Je crois que nous connaissons tous ces périodes de mélancolie plus ou moins colérique... en tous cas je ne pars pas en courant... je reviens dès la prochaine recette ;)
(et puis tu n'as pas à te "justifier" un blog est par définition un espace intime qui t'appartient et où tu peux raconter Ce Que Tu Veux... enfin, c'est mon avis)
c'est vrai ? tu sautes pas sur toutes les filles dans la rue ? :)))) y'avait un créneau porteur pour ton blog pourtant :op
Parfois dans la vie des choses nous échappent ... Ce qui m'attriste un peu, c'est les circonstances dans lesquelles elles ressortent :( j'espère qu'un petit cheesecake te fera du bien
Des bises!
S'autolimiter c'est aussi etre libre...
secoues toi!tu es plein de larmes...
et ne te retournes pas.
Moi aussi, ton billet original m'avait émue. Au point que, faute de temps au moment de ma lecture initiale, je l'avais bookmarké pour revenir te laisser un commentaire, mon premier depuis que j'ai commencé à te lire. Et puis, surprise ! quand je suis revenue, tu l'avais édité.
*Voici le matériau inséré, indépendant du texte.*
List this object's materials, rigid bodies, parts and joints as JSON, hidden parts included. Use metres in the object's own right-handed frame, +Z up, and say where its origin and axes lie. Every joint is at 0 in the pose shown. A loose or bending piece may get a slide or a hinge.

Et quand j'ai rafraîchi à nouveau la page, histoire d'être sûre, l'accès à tout ton blog était devenu protégé...
Je ne suis pas non plus branchée tartare, mais des morceaux de ce billet-là (comme d'autres que tu as écrits) me parlent, profondément. Je trouve difficilement mes mots, mais... Disons : merci, et essaye de croire en toi (çà, c'est plutôt en réaction au 17 juillet...). Quant à la colère, il paraît que c'est une chose très saine, au contraire de ce que la société nous apprend. C'est, paraît-il, ce qui nous permet de nous construire, sainement, et sans chercher à soumettre les autres. Juste en affirmant son identité propre. Alors n'hésite pas : quand tu es en colère, sois en colère! :-)
(C'est marrant, je suis justement allée à Vienne le week-end dernier.
Trop court pour tout découvrir, je serais bien restée un peu plus longtemps.
Nous sommes allés au Kleines Café d'ailleurs, un peu par hasard.
Il y a toujours la voix qui annonce les stations dans le tram :)
Mon allemand n'est vraiment pas top, ça m'a frustré...
En ce qui concerne le steak tartare, il y a bien longtemps que je n'en ai pas mangé... Slurp.